En France, les affaires se multiplient :
- 2023 : un trader parisien séquestré 48h dans l’Essonne jusqu’à transfert de 800 000 € en crypto
- 2024 : home invasion à Lyon, 1,2 million partis en 12 minutes
- 2025 : quatre tentatives à Chalon-sur-Saône sur la même personne
Le mode opératoire est presque toujours identique : repérage long (parfois plusieurs mois), surveillance physique, attaque éclair au domicile ou à la sortie du travail, séquestration express le temps du transfert. Pas besoin de compétences techniques. Une arme factice ou un simple cutter suffit souvent.
Self-custody : oui, mais à quel prix ?
La philosophie Bitcoin repose sur Not your keys, not your coins. C’est vrai. Mais il faut compléter la maxime : Not your keys, not your coins… et parfois pas votre liberté non plus.
Posséder ses clés privées, c’est reprendre le contrôle. Mais c’est aussi devenir l’unique point de défaillance humain. Un exchange peut être hacké à distance. Vous, on peut vous forcer à ouvrir votre wallet sous la menace d’un tournevis.
Le vrai risque n’est plus le hack informatique. C’est le $5 wrench attack : 5 dollars pour une clé à molette, et ton wallet est vide.
Dicton anonyme des forums crypto depuis 2017… qui n’a jamais été aussi actuel
Les 12 règles d’or pour dormir tranquille (ou presque)
Voici les mesures concrètes adoptées par les holders les plus prudents après ce genre d’affaires :
- Compartimenter : jamais plus de 2-3 % du patrimoine sur un wallet « chaud » ou connu
- Utiliser des passphrases supplémentaires (BIP39) : même avec la seed, ils accèdent à un wallet appât
- Stocker la seed à minimum 100 km du domicile (coffre banque, famille éloignée…)

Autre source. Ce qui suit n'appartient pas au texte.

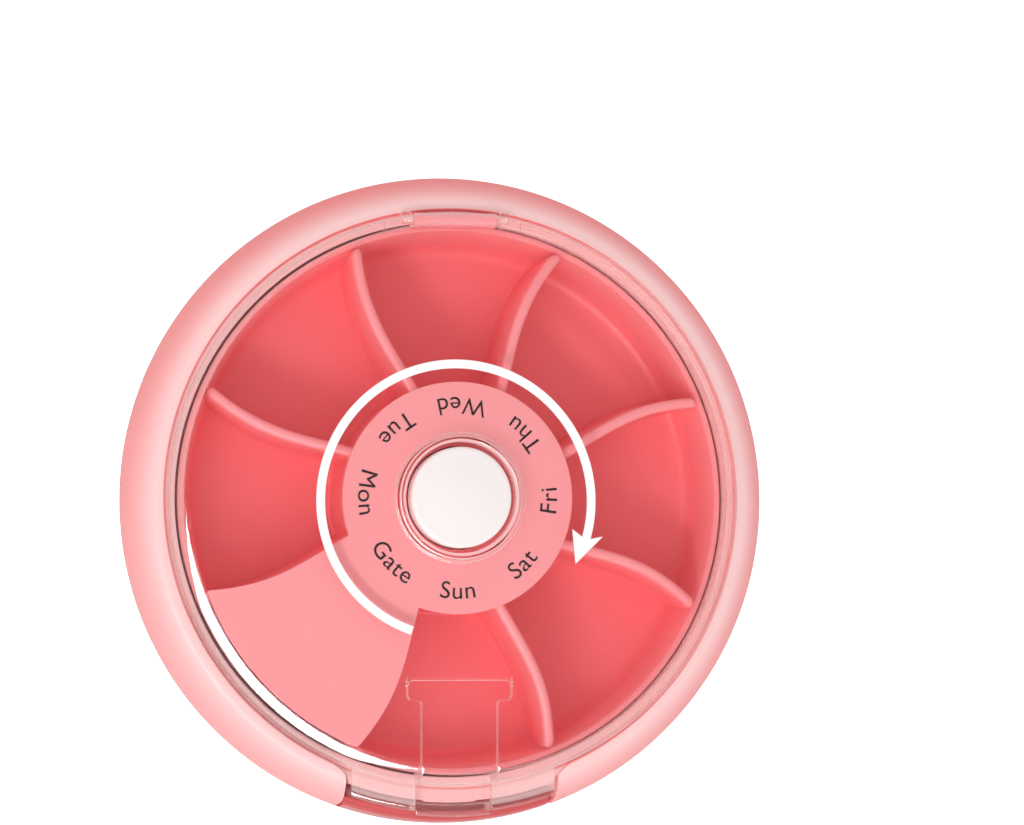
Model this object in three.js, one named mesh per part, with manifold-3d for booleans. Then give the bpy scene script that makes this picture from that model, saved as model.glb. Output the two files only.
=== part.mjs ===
// Travel pill organizer: a round dispenser, 90 mm across, with a compartment for each day.
//
// A wheel of eight compartments turns inside the case, seven for the days and one closed by a gate.
// Pressing the centre button drives the wheel one compartment further by a twisted plunger.
// A clear lid is hinged at the rear, and a clear door in it lets one day's pills out at the front.
//
// Millimetres, +Z up. The origin is the middle of the flat underside, and the door faces -Y.
// Angles are in degrees, counted from +X towards +Y.

import * as THREE from 'three';
import { mergeVertices } from 'three/addons/utils/BufferGeometryUtils.js';
import Module from 'manifold-3d';

const wasm = await Module();
wasm.setup();

// ---------------------------------------------------------------- driving dimensions

const GAP = 0.3;
const FRONT = 270;

// A length longer than any part, for the bodies that cut and slice.
const FAR = 60;

const SEGMENTS = { large: 60, medium: 30, small: 12 };

const CASE = {
  radius: 45,
  footRadius: 31,
  wall: 2,
  sideWall: 2.8,
  parting: 10.2,
  crown: 20.4,
  crownRadius: 40.6,
  ledge: 19.2,
  ledgeRadius: 39.7,
  bore: 38.3,
};

// The base shell's rim, which the ring is pushed over.
const SHELL_LIP = { outer: 42.7, inner: 41.7, top: 12 };

// The ring's inside, from under the ledge down to the parting line.
const RIM_INSIDE = {
  ledgeBottom: 17.8,
  bendRadius: 40,
  bend: 17.2,
  flankRadius: 42.3,
  flank: 14.6,
  wallRadius: 43,
};

// The gap in the rim at the front, which the lid's tab fills, with a wall of the base below it.
const NOTCH = {
  halfWidth: 14.8,
  endWall: 1.2,
  backRadius: 41.6,
  sillRadius: 39.6,
  webThickness: 1.4,
  wallTop: 14.5,
  wallRadius: 43.2,
  wallChamfer: 0.5,
};

// The bead behind the tab that keeps the lid shut.
const CATCH = { reach: 0.3, halfAngle: 5, bottom: 16.6, top: 17.4 };

const SPINDLE = {
  radius: 6,
  bore: 4.6,
  shoulder: 8,
  flange: 12.6,
  flangeBottom: 4.3,
  flangeTop: 5.6,
  guideTop: 7,
  shoulderTop: 8.3,
  grooveBottom: 12.2,
  grooveTop: 13.3,
  grooveRadius: 5.4,
  top: 14.2,
};

const SCREW = {
  head: 1.6,
  headHeight: 0.9,
  shank: 0.6,
  length: 4.6,
  slotHalfWidth: 0.25,
  slotHalfLength: 1.1,
  slotDepth: 0.4,
  circle: 10.2,
  boss: 2.2,
};

const RETAINER = { outer: 8.1, bottom: 12.5, top: 13, from: -55, to: 235 };

const WHEEL = {
  compartments: 8,
  underside: 8.6,
  floor: 9.9,
  floorRadius: 36.2,
  rimRadius: 38,
  rimTop: 18.7,
  wall: 0.9,
  fillet: 1.6,
  hubRadius: 15.5,
  hubWall: 1.5,
  hubTop: 22.7,
  sleeveRadius: 8,
  sleeveTop: 12,
  bearing: 6.35,
  seatRadius: 12.6,
  seatTop: 13.7,
};

const DIVIDER = {
  thickness: 1.5,
  first: 21.5,
  innerRadius: 14.8,
  outerRadius: 36.8,
  bulge: 3.5,
  stations: 7,
  innerTop: 23.4,
  middleTop: 22.6,
  middleRadius: 28,
  outerTop: 20.5,
  tipDrop: 0.6,
};

const PLATE = { radius: 15.9, gateRadius: 36.3, bottom: 23, top: 24.3, hole: 7.3, sleeve: 8.6, overlap: 0.1 };

const RATCHET = { outer: 13.7, tip: 10.7, root: 12.4, bottom: 14, top: 17.2 };
const DRIVER = { discRadius: 9.6, hexRadius: 8.4, bottom: 14.5, step: 15.9, top: 16.7, sectionRate: -15 };
const PAWL = {
  ring: 0.6,
  reach: 10.4,
  thickness: 0.55,
  first: 10,
  sweep: 62,
  stations: 6,
  bottom: 14.7,
  top: 15.6,
  count: 3,
};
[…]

- Créer un duress password sur certains hardware wallets (Ledger, Trezor) qui vide vers une adresse contrôlée par un avocat
- Ne jamais parler de montants réels, même à ses proches
- Changer de véhicule régulièrement et éviter les plaques personnalisées
- Installer un système de panic button relié directement au commissariat
- Faire des transferts test depuis des lieux publics ou en déplacement
- Utiliser des multisig 2/3 avec une clé chez un notaire ou à l’étranger
- Prévoir un plan « mort subite » : testament crypto clair pour la famille
- Éviter tout signe extérieur de richesse lié à la crypto (montres, voitures de luxe trop visibles)
- Former ses proches à ne jamais confirmer quoi que ce soit sous pression
Ce que cette affaire dit de l’état du marché crypto en 2025
Quand des bandes sont prêtes à risquer 10 ans de prison pour un wallet, c’est que les montants en jeu sont devenus colossaux pour monsieur Tout-le-monde. Un investisseur qui a simplement acheté du Bitcoin à 3 000 € en 2017 peut aujourd’hui détenir plusieurs millions sans avoir changé de train de vie.
Cette discrétion, autrefois une force, devient un piège. Les criminels le savent. Ils scrutent les petites villes de province où les gros holders se cachent souvent mieux qu’à Paris ou Monaco.
Paradoxe 2025 : Plus le Bitcoin monte, plus les holders discrets deviennent des cibles évidentes pour ceux qui savent chercher.
Vers une réponse institutionnelle ?
Après l’affaire de Chalon, plusieurs députés ont évoqué la création d’une cellule dédiée aux crimes crypto-physiques au sein de l’Office Central de Lutte contre la Délinquance Financière. Certains proposent même des panic buttons subventionnés ou des partenariats avec Ledger et Trezor pour des fonctionnalités « duress » améliorées.
Mais en attendant, la responsabilité reste individuelle. Comme le résume un enquêteur bourguignon : « On ne peut pas mettre un policier derrière chaque holder millionnaire. La première sécurité, c’est l’opsec. »
Conclusion : la liberté a un prix
L’histoire de Chalon-sur-Saône n’est pas qu’un fait divers sordide. C’est un avertissement brutal. La révolution Bitcoin nous a rendus souverains de notre argent. Mais cette souveraineté attire désormais des prédateurs bien réels.
Aujourd’hui, détenir ses clés privées ne suffit plus. Il faut aussi protéger sa vie privée comme un chef d’État protège ses codes nucléaires. Car dans le monde de 2025, un simple portefeuille hardware peut valoir bien plus que la vie d’un homme aux yeux de certains.
Restez prudents. Restez discrets. Et surtout, restez en vie.